そうしたらコロナの影響で求人がないんです! 今も復活したとはいえ、カプセルに入ったサンプルを配るという方法が主流で。「やっぱり私には作家の仕事しかないんだ、はあ……」と落ち込んだんですけど、そのときに試食販売の40歳の〈おばさん〉の話が書きたいなと思ったのがとっかかりですね。

――想像以上に意外なきっかけでした。柚木さんといえばシスターフッド小説のイメージがありますが、今回描かれるのは年の離れた女性たちの関係性。糸が切れてもバラバラにならない〈オール・ノット〉加工のパールネックレスをはじめ、彼女たちに受け継がれる宝石が象徴的に描かれます。

もともと好きなのは『若草物語』や『小公女セーラ』みたいな少女小説なんです。富める者から貧しい者に財産が渡っていくとき、昔だと謎の後見人が現れたり送り主のわからないお金が届いたりしても違和感ないけど、現代なら後見人も口座もたどればわかっちゃうじゃないですか。それをどう現代に落とし込むか、ちっちゃくて高い宝石にすればスマートだなとふと思ったんです。

でも私、宝石全然くわしくなくて。手始めに上野の宝石展を見に行ったんですけど楽しくないんです、「大きいとあめみたいだな~」って感じで(笑)。そんなとき母から「あの人の話を聞いたら絶対おもしろいよ」って紹介されたのがジュエリーデザイナーのTさんでした。もうこのTさんの話が抜群におもしろい。なんでかって、Tさんがこれまで大量に失敗をしてきた人だからなんですよ。

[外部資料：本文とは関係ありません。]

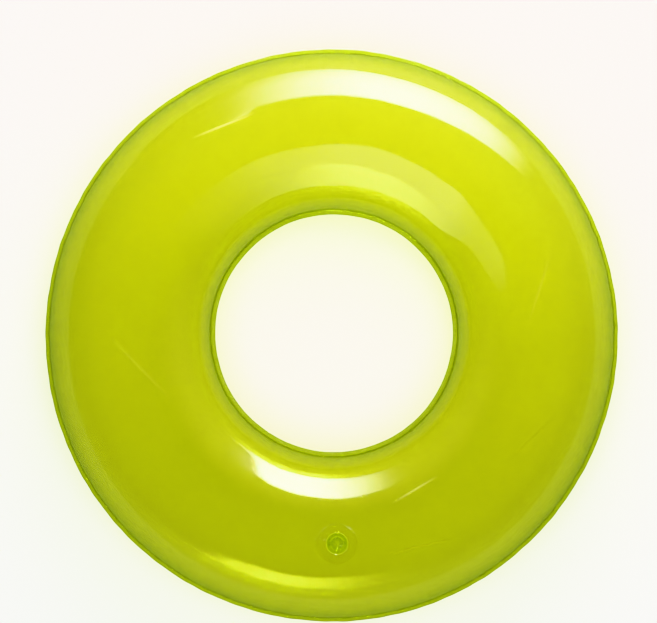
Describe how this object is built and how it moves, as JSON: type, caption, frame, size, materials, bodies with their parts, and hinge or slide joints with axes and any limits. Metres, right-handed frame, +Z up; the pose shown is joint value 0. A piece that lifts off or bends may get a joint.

オール・ノット技法のパールネックレスは、Tさんから購入した逸品。「小説に書いた宝石の知識も、全部Tさんを通じて知ったものです」。

――〈失敗〉ですか! たとえばどんな……。

自分でものすごい額のジュエリーを作ったけど全然売れなかったり、だまされているとわかりつつその人といっしょにお店をやったり。裕福で余裕があるから、「このおもしろい女が私をどうだますのかしら」って楽しくなっちゃうみたいな(笑)。今は宝石を買う人も少なくなってきていて、Tさんの失敗談はなんなら究極に無駄な話かもしれないけど、すごくありがたみがあるなと思ったんです。

『オール・ノット』の最後、四葉さんが宝石の話をするくだりは、Tさんの言葉をそのまま書きました。四葉さんは控えめでTさんはめちゃ陽キャだから、キャラは全然違うんですけど。

――四葉さんは40歳、真央は19歳。年の差がある女性どうしの交流も印象的でした。違う時代を生きてきた私たちと若い人では、享受してきたものも違う。そのギャップをどう埋めればいいのか考えさせられました。

昔ってよく「失敗を恐れず何でもやってみよう!」って感じで、変な恋愛でも肥やしにするみたいな感覚ありましたけど、今だと写真をSNSに拡散されるとか、それで人生終わりかねないじゃないですか。私は若い友人が多いほうだと思うんですけど、こんな時代だからこそ、ちゃんと無駄なことや失敗ができる安全な場所に誘ってあげたいというのがあって。

全然お金がない若い子と遊ぶ時は、お金出すだけじゃなくて、誰か仕事に繋がる人や情報を紹介するようにしたり、コスパがよい店や買い物方法をおしえたりするようにしてます。でも、若い方の方が私より全然情報をもってますけどね(笑)。私もそんなに生きる知恵があるわけじゃないけど、その場限りのごちそうではなく、次につながるものを与えられたらいいなとは思うんですよね。

あと、そういう時間は私もすごく楽しいんですよ。四葉さんもそうで、真央に何かしてあげようというより、ごはんをおいしく食べてくれる真央を見て楽しんでいるんだと思います。

話の後半でも、40代になった真央が、四葉さんと同じように佐々木さんという苦学生を支援します。佐々木さんは人生の早い段階でそういう人に出会えたおかげで、人を信頼する勇気を手に入れる。それは彼女にとって大きいことだと思うんです。